**Task to complete**. Lines holding the string "bends" are the ones to copy; find them all in the data.

**Dataset records**.
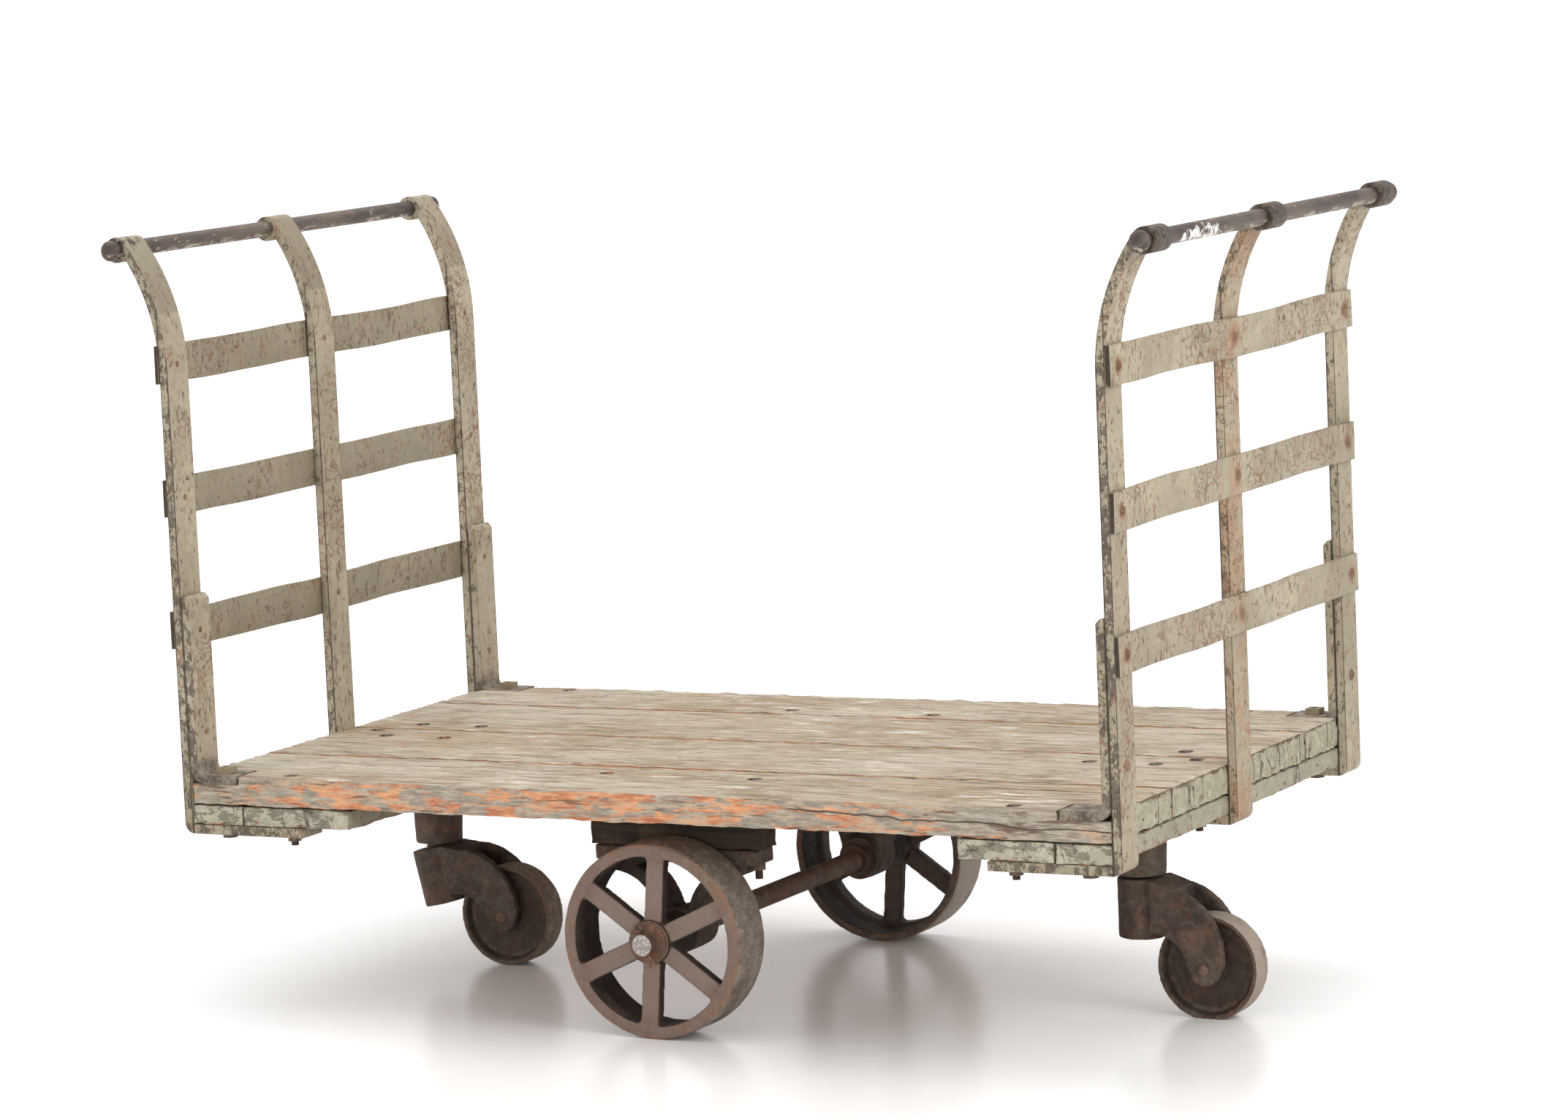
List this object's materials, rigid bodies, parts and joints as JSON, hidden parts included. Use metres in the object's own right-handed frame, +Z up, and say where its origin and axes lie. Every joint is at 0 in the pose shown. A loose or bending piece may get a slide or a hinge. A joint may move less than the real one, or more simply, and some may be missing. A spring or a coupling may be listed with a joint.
{
  "type": "platform truck",
  "caption": "Plank-decked platform truck with a slatted rack and push bar at each end, spoked iron wheels on a centre axle and swivel casters under the ends.",
  "frame": {"origin": "centre of the bounding box at the bottom of the lowest wheel, the right-hand caster's", "axes": "+X along the deck towards the right-hand rack, +Y across the deck from front to back, +Z up, normal to the deck"},
  "size_m": [1.5262, 0.856, 1.0671],
  "materials": {
    "deck_wood": "weathered bare hardwood with worn paint on the edges",
    "painted_wood": "cracked sage-green paint over wood",
    "dark_wood": "oil-darkened timber",
    "rack_paint": "old sage-green paint with chips and scratches",
    "bare_steel": "bare handled steel, dark and rubbed",
    "rusty_rivets": "painted rivets with rust around them",
    "pin_steel": "rusty steel",
    "fasteners": "dull rusty steel",
    "wheel_iron": "dark rusty cast iron with a worn grey tread",
    "caster_iron": "dark rusty cast iron with a worn grey tread",
    "cast_iron": "dark rusty cast iron"
  },
  "bodies": {
    "truck": {"plank_front": "deck_wood", "plank_mid_front": "deck_wood", "plank_mid_back": "deck_wood", "plank_back": "deck_wood", "left_board_outer": "painted_wood", "left_board_inner": "painted_wood", "right_board_outer": "painted_wood", "right_board_inner": "painted_wood", "left_upright_front": "rack_paint", "left_upright_middle": "rack_paint", "left_upright_back": "rack_paint", "right_upright_front": "rack_paint", "right_upright_middle": "rack_paint", "right_upright_back": "rack_paint", "left_slat_low": "rack_paint", "left_slat_middle": "rack_paint", "left_slat_top": "rack_paint", "right_slat_low": "rack_paint", "right_slat_middle": "rack_paint", "right_slat_top": "rack_paint", "left_handle_bar": "bare_steel", "right_handle_bar": "bare_steel", "knee_left_front": "rack_paint", "knee_left_back": "rack_paint", "knee_right_front": "rack_paint", "knee_right_back": "rack_paint", "left_slat_rivets": "rusty_rivets", "right_slat_rivets": "rusty_rivets", "knee_rivets": "rusty_rivets", "corner_bolts": "fasteners", "corner_nuts": "fasteners", "carriage_bolts": "fasteners", "carriage_nuts": "fasteners", "caster_bolts": "fasteners", "caster_nuts": "fasteners", "hanger_bolts": "fasteners", "hanger_nuts": "fasteners", "left_socket": "cast_iron", "right_socket": "cast_iron", "front_packing": "dark_wood", "back_packing": "dark_wood", "front_hanger": "cast_iron", "back_hanger": "cast_iron", "axle": "pin_steel", "axle_collars": "cast_iron", "axle_washers": "pin_steel", "split_pins": "pin_steel"},
    "front_wheel": {"front_wheel": "wheel_iron"},
    "back_wheel": {"back_wheel": "wheel_iron"},
    "left_swivel": {"left_fork": "cast_iron", "left_kingpin": "pin_steel", "left_caster_pin": "pin_steel"},
    "right_swivel": {"right_fork": "cast_iron", "right_kingpin": "pin_steel", "right_caster_pin": "pin_steel"},
    "left_roller": {"left_caster_wheel": "caster_iron"},
    "right_roller": {"right_caster_wheel": "caster_iron"}
  },
  "joints": [
    {"name": "front_wheel_spin", "type": "hinge", "parent": "truck", "child": "front_wheel", "pos_m": [0, -0.335, 0.142], "axis": [0, 1, 0], "continuous": true},
    {"name": "back_wheel_spin", "type": "hinge", "parent": "truck", "child": "back_wheel", "pos_m": [0, 0.335, 0.142], "axis": [0, 1, 0], "continuous": true},
    {"name": "left_caster_swivel", "type": "hinge", "parent": "truck", "child": "left_swivel", "pos_m": [-0.535, 0, 0.188], "axis": [0, 0, 1], "continuous": true},
    {"name": "right_caster_swivel", "type": "hinge", "parent": "truck", "child": "right_swivel", "pos_m": [0.535, 0, 0.188], "axis": [0, 0, 1], "continuous": true},
    {"name": "left_caster_spin", "type": "hinge", "parent": "left_swivel", "child": "left_roller", "pos_m": [-0.42281, 0, 0.08982], "axis": [0, 1, 0], "continuous": true},
    {"name": "right_caster_spin", "type": "hinge", "parent": "right_swivel", "child": "right_roller", "pos_m": [0.631, 0, 0.07], "axis": [0, 1, 0], "continuous": true}
  ]
}
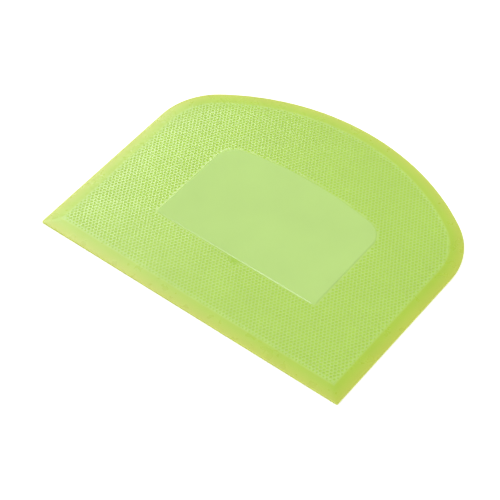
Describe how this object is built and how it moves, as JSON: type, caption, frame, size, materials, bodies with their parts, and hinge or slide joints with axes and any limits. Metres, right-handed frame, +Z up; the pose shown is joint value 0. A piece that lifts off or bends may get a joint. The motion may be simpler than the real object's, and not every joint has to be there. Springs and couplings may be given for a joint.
{
  "type": "bench scraper",
  "caption": "D-shaped soft bench and bowl scraper with a dimpled grip field, a smooth raised panel and a thin bevelled lip, moulded round a stiff core plate.",
  "frame": {"origin": "centre of the footprint, on the plane of the back, where the scraper rests on a worktop", "axes": "+X along the straight scraping edge, +Y from the scraping edge to the domed grip side, +Z up out of the dimpled face"},
  "size_m": [0.138, 0.113, 0.0022],
  "materials": {
    "lime_silicone": "satin, slightly translucent at the thin lip",
    "natural_nylon": "matte moulded",
    "lime_silicone_back": "matte"
  },
  "bodies": {
    "root": {"blade_jacket": "lime_silicone", "core_plate": "natural_nylon", "back_cover": "lime_silicone_back"}
  },
  "joints": []
}
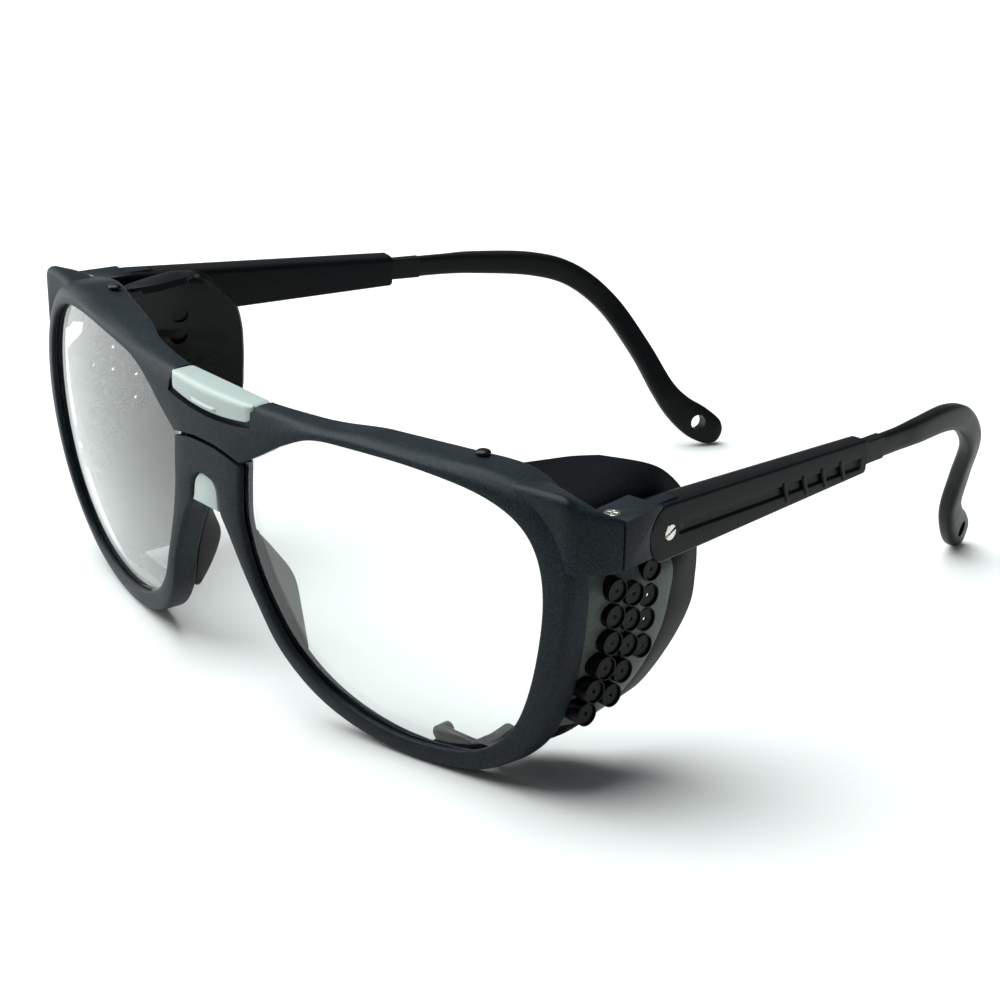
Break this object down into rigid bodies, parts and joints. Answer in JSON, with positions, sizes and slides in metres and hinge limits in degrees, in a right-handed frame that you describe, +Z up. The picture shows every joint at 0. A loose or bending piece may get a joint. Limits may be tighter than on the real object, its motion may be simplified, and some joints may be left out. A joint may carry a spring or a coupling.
{
  "type": "welding glasses",
  "caption": "Safety glasses with a split-bridge moulded front, a bridge clip, vented cup side shields, and temples that fold, tilt and slide in length.",
  "frame": {"origin": "middle of the bounding box's underside, on the surface that the rims and ear tips stand on", "axes": "+X to the wearer's left, +Y from the front to the ear tips, +Z up"},
  "size_m": [0.1412, 0.1446, 0.0516],
  "materials": {
    "frame": "satin, fine moulded grain",
    "shield": "satin",
    "temple": "semi-gloss",
    "ear": "satin",
    "clip": "satin",
    "pad": "soft matte",
    "lens": "clear, polished",
    "screw": "nickel plated"
  },
  "bodies": {
    "front": {"frame_front": "frame", "bridge_insert": "clip", "left_lens": "lens", "right_lens": "lens", "left_nose_pad": "pad", "right_nose_pad": "pad", "left_side_shield": "shield", "right_side_shield": "shield"},
    "clip": {"bridge_clip": "clip"},
    "left_hinge": {"left_hinge_block": "temple", "left_hinge_screw": "screw"},
    "left_temple": {"left_temple_sleeve": "temple", "left_pivot_screw": "screw", "left_pivot_nut": "screw"},
    "left_ear": {"left_ear_piece": "ear"},
    "right_hinge": {"right_hinge_block": "temple", "right_hinge_screw": "screw"},
    "right_temple": {"right_temple_sleeve": "temple", "right_pivot_screw": "screw", "right_pivot_nut": "screw"},
    "right_ear": {"right_ear_piece": "ear"}
  },
  "joints": [
    {"name": "clip_slide", "type": "slide", "parent": "front", "child": "clip", "axis": [0, 0, 1], "range_m": [0, 0.016]},
    {"name": "left_temple_fold", "type": "hinge", "parent": "front", "child": "left_hinge", "pos_m": [0.0668, -0.0495, 0.04275], "axis": [0, 0, 1], "range_deg": [0, 72], "deforming": ["left_side_shield"]},
    {"name": "left_temple_tilt", "type": "hinge", "parent": "left_hinge", "child": "left_temple", "pos_m": [0.06528, -0.04043, 0.0418], "axis": [-0.9863, -0.165, 0], "range_deg": [-10, 10]},
    {"name": "left_ear_slide", "type": "slide", "parent": "left_temple", "child": "left_ear", "axis": [-0.1648, 0.985, -0.0506], "range_m": [-0.0102, 0]},
    {"name": "right_temple_fold", "type": "hinge", "parent": "front", "child": "right_hinge", "pos_m": [-0.0668, -0.0495, 0.04275], "axis": [0, 0, 1], "range_deg": [-72, 0], "deforming": ["right_side_shield"]},
    {"name": "right_temple_tilt", "type": "hinge", "parent": "right_hinge", "child": "right_temple", "pos_m": [-0.06528, -0.04043, 0.0418], "axis": [0.9863, -0.165, 0], "range_deg": [-10, 10]},
    {"name": "right_ear_slide", "type": "slide", "parent": "right_temple", "child": "right_ear", "axis": [0.1648, 0.985, -0.0506], "range_m": [-0.0102, 0]}
  ]
}
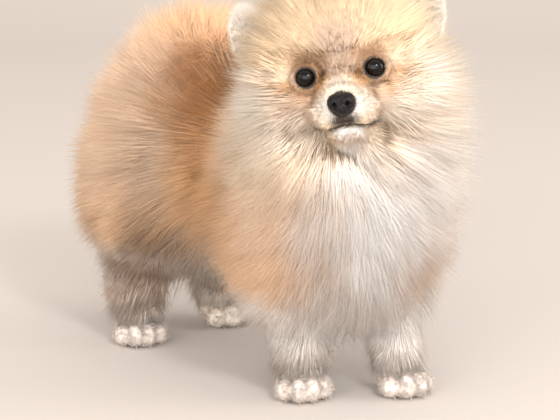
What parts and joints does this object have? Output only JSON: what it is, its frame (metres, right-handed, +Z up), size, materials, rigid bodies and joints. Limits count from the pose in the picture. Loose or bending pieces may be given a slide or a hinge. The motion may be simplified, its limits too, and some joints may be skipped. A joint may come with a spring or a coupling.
{
  "type": "pomeranian puppy, still life-size model",
  "caption": "Still life-size model of a fluffy pomeranian puppy that stands on all four paws with its head turned to its right.",
  "frame": {"origin": "middle of the model's box, on the floor that the paws stand on", "axes": "+Z up, -Y the way the dog stands facing, +X to its left"},
  "size_m": [0.1506, 0.3022, 0.248],
  "materials": {
    "coat": "soft long apricot fur, grey-shaded on the flank",
    "cream_coat": "short cream fur of the feet",
    "pale_coat": "fine whitish fur of the ears",
    "eye": "wet dark eye",
    "nose": "moist black grained nose"
  },
  "bodies": {
    "root": {"head": "coat", "neck": "coat", "torso": "coat", "tail": "coat", "foreleg_left": "coat", "foreleg_right": "coat", "hindleg_left": "coat", "hindleg_right": "coat", "forepaw_left": "cream_coat", "forepaw_right": "cream_coat", "hindpaw_left": "cream_coat", "hindpaw_right": "cream_coat", "ear_left": "pale_coat", "ear_right": "pale_coat", "eye_left": "eye", "eye_right": "eye", "nose": "nose"}
  },
  "joints": []
}
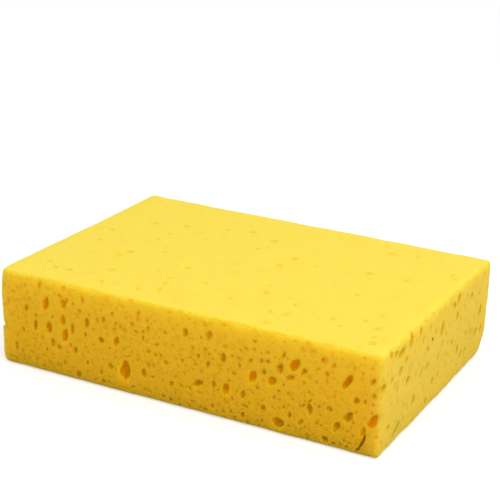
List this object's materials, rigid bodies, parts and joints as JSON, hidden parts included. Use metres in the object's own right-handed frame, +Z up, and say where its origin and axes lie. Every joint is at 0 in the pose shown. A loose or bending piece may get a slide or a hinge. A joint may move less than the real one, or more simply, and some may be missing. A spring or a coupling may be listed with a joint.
{
  "type": "cleaning sponge",
  "caption": "Rectangular block of yellow cellulose foam with rounded edges and open pores, for wiping and scrubbing wet surfaces.",
  "frame": {"origin": "middle of the underside, at the bottom centre of the bounding box", "axes": "+X along the length, +Y across the width towards the back, +Z up through the thickness; the side with the placed large pores faces -Y"},
  "size_m": [0.19, 0.134, 0.0465],
  "materials": {
    "cellulose_foam": "matt, open-pored, slightly soft"
  },
  "bodies": {
    "root": {"sponge": "cellulose_foam"}
  },
  "joints": []
}
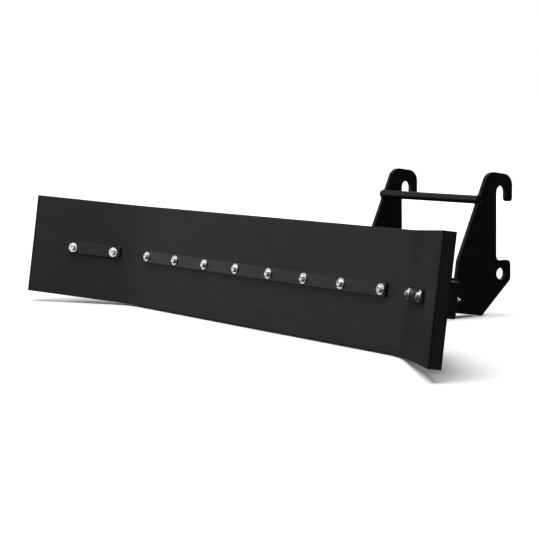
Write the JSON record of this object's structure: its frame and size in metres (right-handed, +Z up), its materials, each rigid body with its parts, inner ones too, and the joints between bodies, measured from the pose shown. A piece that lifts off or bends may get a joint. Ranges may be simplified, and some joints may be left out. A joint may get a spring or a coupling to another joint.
{
  "type": "rubber plow blade",
  "caption": "Thick rubber scraper blade with forward-turned wings, clamped to a box beam on a carrier with hook-and-pin hitch plates.",
  "frame": {"origin": "on the floor, under the middle of the bounding box", "axes": "+X to the right as seen from in front of the blade, +Y back towards the machine, +Z up along the hitch plates' back edges"},
  "size_m": [1.635, 0.7902, 0.3362],
  "materials": {
    "rubber": "satin",
    "black_paint": "satin black powder coat",
    "zinc": "bright zinc plate"
  },
  "bodies": {
    "root": {"rubber_blade": "rubber", "centre_clamp_strip": "black_paint", "left_clamp_strip": "black_paint", "right_clamp_strip": "black_paint", "main_beam": "black_paint", "left_wing_beam": "black_paint", "right_wing_beam": "black_paint", "left_end_cap": "black_paint", "right_end_cap": "black_paint", "left_push_arm": "black_paint", "right_push_arm": "black_paint", "left_hitch_plate": "black_paint", "right_hitch_plate": "black_paint", "cross_bar": "black_paint", "centre_bolts": "zinc", "left_bolts": "zinc", "right_bolts": "zinc", "centre_washers": "zinc", "left_washers": "zinc", "right_washers": "zinc", "centre_nuts": "zinc", "left_nuts": "zinc", "right_nuts": "zinc"}
  },
  "joints": []
}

**Reply**.
Describe how this object is built and how it moves, as JSON: type, caption, frame, size, materials, bodies with their parts, and hinge or slide joints with axes and any limits. Metres, right-handed frame, +Z up; the pose shown is joint value 0. A piece that lifts off or bends may get a joint. The motion may be simpler than the real object's, and not every joint has to be there. Springs and couplings may be given for a joint.
Write the JSON record of this object's structure: its frame and size in metres (right-handed, +Z up), its materials, each rigid body with its parts, inner ones too, and the joints between bodies, measured from the pose shown. A piece that lifts off or bends may get a joint. Ranges may be simplified, and some joints may be left out. A joint may get a spring or a coupling to another joint.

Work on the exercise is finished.